Endgame for the Tevatron
With little fanfare, last week the Tevatron at Fermilab, and the two experiments CDF and D0, emerged from an 11-week shutdown for what will likely be the final run of the collider, which is over 20 years old. In the past year, the machine has regularly set new records for luminosity (essentially the number of collisions per second) and delivered over 2 fb-1 (inverse femtobarns) of proton-antiproton collisions at a center of mass energy of 1.96 TeV to the experiments, still the highest in the world. The startup has gone very smoothly, and the Tevatron delivered a solid load of data to the experiments last week.
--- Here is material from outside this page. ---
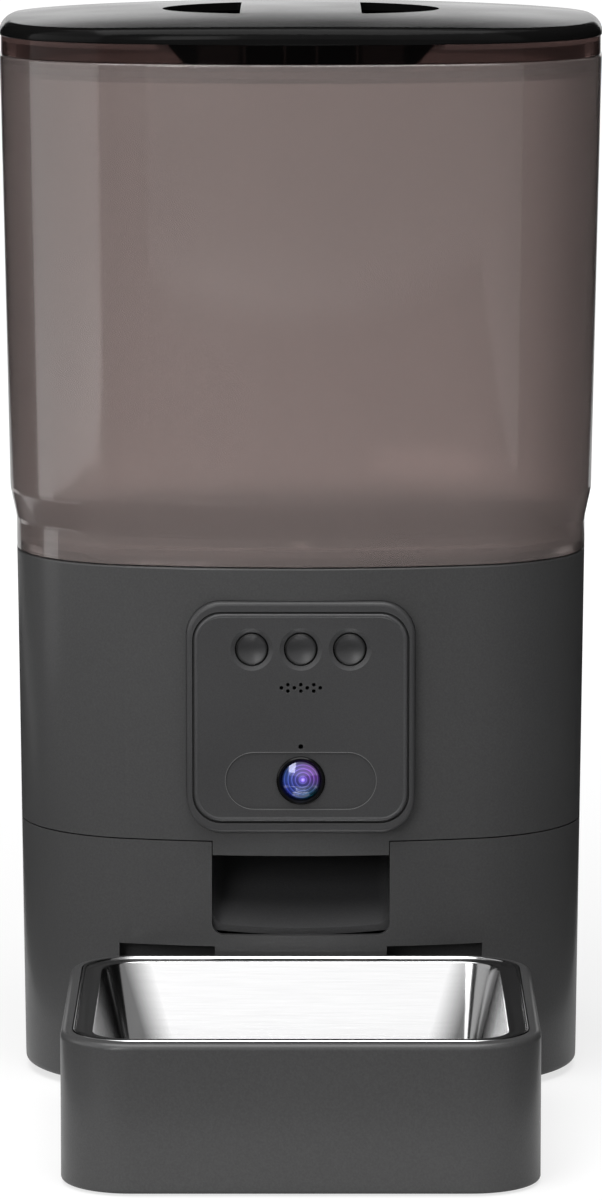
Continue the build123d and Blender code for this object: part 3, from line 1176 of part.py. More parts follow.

This funny unit, inverse femtobarns, allows us to calculate how many collision events of a certain type to expect. Take top quark pair production, for example. For protons colliding with antiprotons at Tevatron energies, we can calculate (or measure) what we call the production cross section. This cross-section is in fact expressed as an area, a very small area, since protons and antiprotons are so small. One “barn” is 10-28 m2, and the cross section for top pair production is about 7 x 10-12 barns, or 7 pb. By multiplying the cross-section times the integrated luminosity we can get the number of top quark pairs events produced. To get the number we actually observe in the detector, we need to take into account the efficiency for reconstructing them.
The plot here shows the history of what we call Run 2 at the Tevatron. After a very slow start in 2001, following a five-year shutdown to upgrade the whole complex, the collider set new luminosity records year after year, and has nearly delivered 7 fb-1. This final run is expected to last two years, until the end of 2011, by which point we hope to have recorded another 5 fb-1, nearly doubling the present sample.
This past year had been expected to be the year of the LHC at CERN. But the magnet quench incident of one year ago caused a delay of over a year in repairs and retrofits. It is still expected that the LHC will return to commissioning in November of this year, possibly colliding protons on protons before the end of the calendar year, albeit at low energies. When it does come online at higher energies, probably early next year, it is expected that the LHC will deliver no more than about 0.2 fb-1 at a collision energy of 10 TeV, five times that of the Tevatron. Even with such a small sample, there could be striking discoveries at the LHC which are out of reach for the Tevatron, simply because the LHC energy is so much larger.
The media love this sort of race, and have portrayed it as a race to discover the particle the media has heard the most about – the Higgs boson. With 12 fb-1, even combining all the search modes and channels, and combining the data from both experiments, a standard model Higgs boson might be seen at the three standard deviation level, but almost certainly not the five standard deviation level, which is the gold standard in the field. The LHC won’t be able to see a standard model Higgs boson with the initial sample either. It will take a year or two at higher luminosity, probably starting in 2012, to get there.
To my mind, if there is a race, it is a race for the unknown. What I worry about, what I literally lie awake thinking about, is whether we are looking at the Tevatron data exactly the right way. People have searched for many different new physics signals at the Tevatron, but there has been no unambiguous observation of anything beyond the standard model. To get a five sigma discovery with the remainder of the Tevatron data, it would have to be the case that there is already about a three sigma excess in the data we have. But have we looked at everything?
Nevertheless, a hard-core of dedicated, talented, and very new-physics-hungry physicists will continue to operate the detectors and analyze the data to come, myself among them. Like many, I am playing both sides: when LHC data come we’ll analyze that, too.